Understand Your Target Audience
An effective social media strategy is built for a defined group of people. Basic demographics can help, but they are not enough. You also need to understand needs, objections, motivations, preferred formats, buying stage, language, active hours, and the situations that cause people to search, watch, comment, or purchase.
Use native platform analytics, website analytics, customer records, surveys, interviews, sales notes, support tickets, search data, and community conversations. Compare what customers say with what they do. A survey may say that people want detailed guides, while analytics show that short checklists receive more saves. Both insights matter.
Write audience profiles around real behavior. Include the problem the person wants to solve, what they already know, what stops them from acting, which platforms they use, and what type of content helps them make a decision.
Use Social Listening to Find Real Needs
Social listening means studying public conversations about your brand, category, customer problems, competing offers, and related topics. It helps you learn the words people use, the concerns they repeat, the frustrations they share, and the changes they care about.
Build a listening list that includes your brand name, product names, common misspellings, category terms, campaign phrases, executive names, customer pain points, and comparison phrases. Review comments, public posts, community discussions, and search suggestions.

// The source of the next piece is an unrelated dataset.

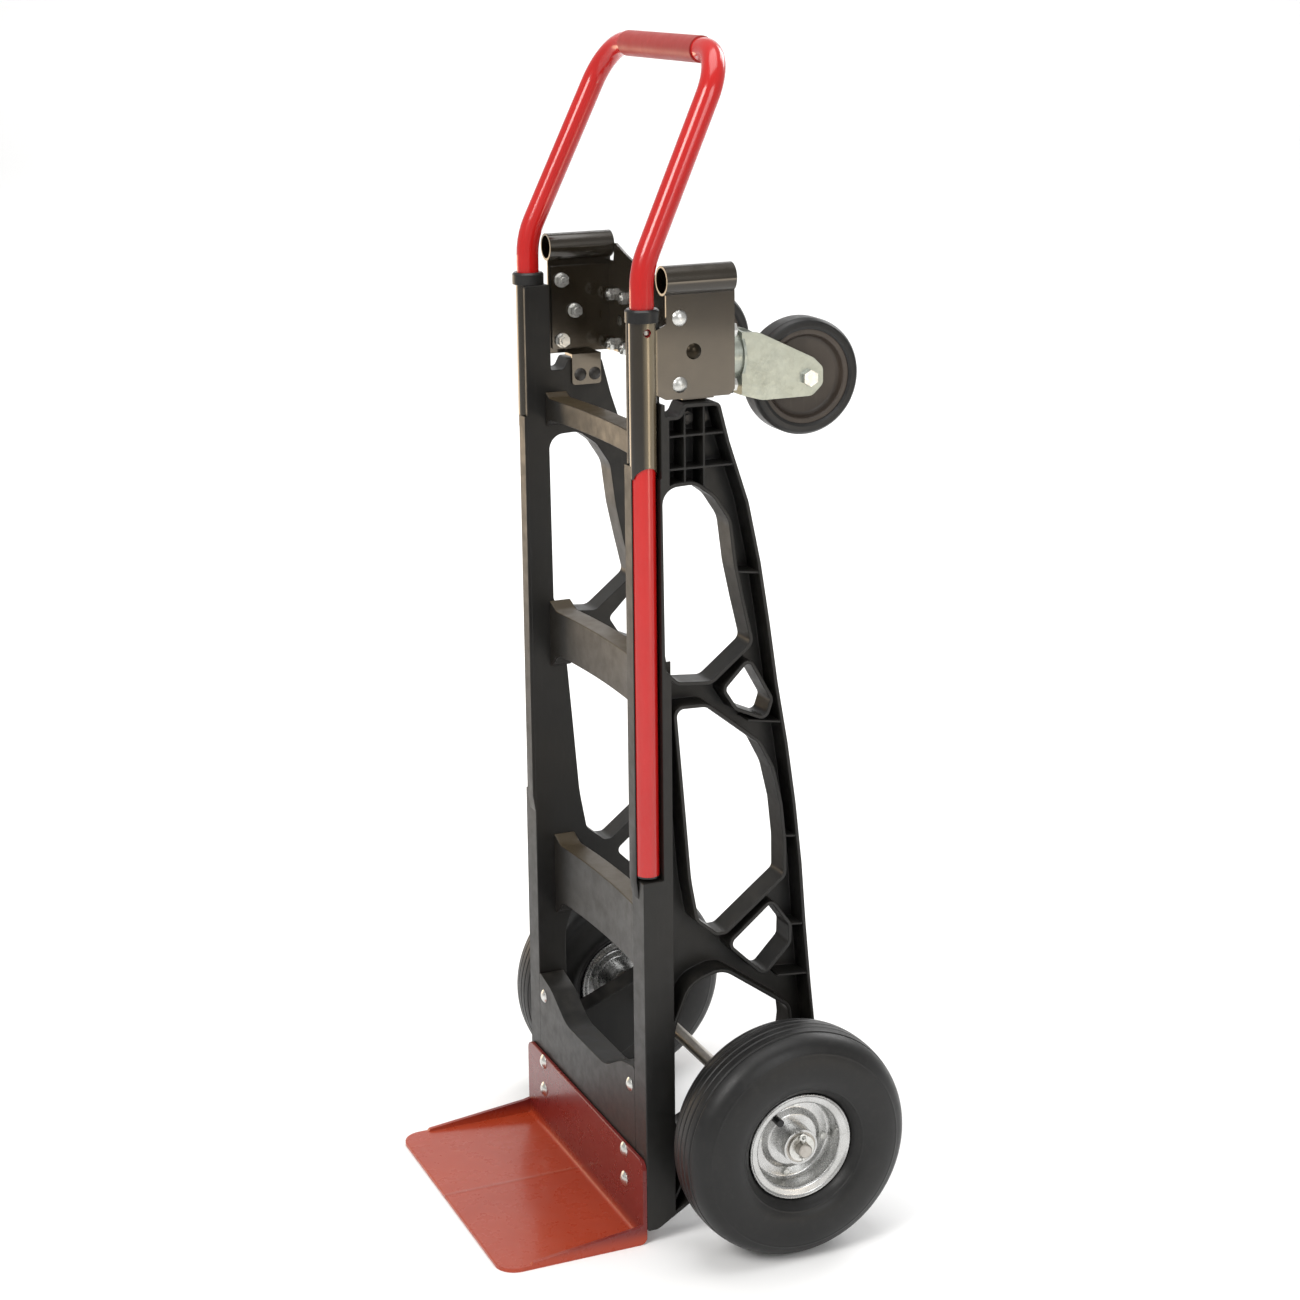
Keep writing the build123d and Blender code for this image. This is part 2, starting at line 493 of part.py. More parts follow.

Turn recurring patterns into content. A repeated support problem can become a tutorial. A common buying objection can become a comparison post. A misunderstood product feature can become a short demonstration. A rising discussion can become a timely explainer when it fits your expertise.
Listening also supports reputation management. Create a process for routing complaints, safety issues, misinformation, and sensitive topics to the right person.
Choose the Right Social Platforms
You do not need to publish everywhere. You need to show up consistently where your audience is active and where your team can produce suitable content.
Choose platforms by audience fit, content fit, business goal, available skills, production capacity, and measurement options. A visual consumer brand may focus on short videos and image-led platforms. A B2B service may place more effort into professional networks, expert posts, webinars, and YouTube. A local business may need community pages, maps, short videos, and messaging features.
Give each platform a defined role. One platform may support discovery, another may support education, and another may support customer care. This prevents identical cross-posting and makes each channel easier to manage.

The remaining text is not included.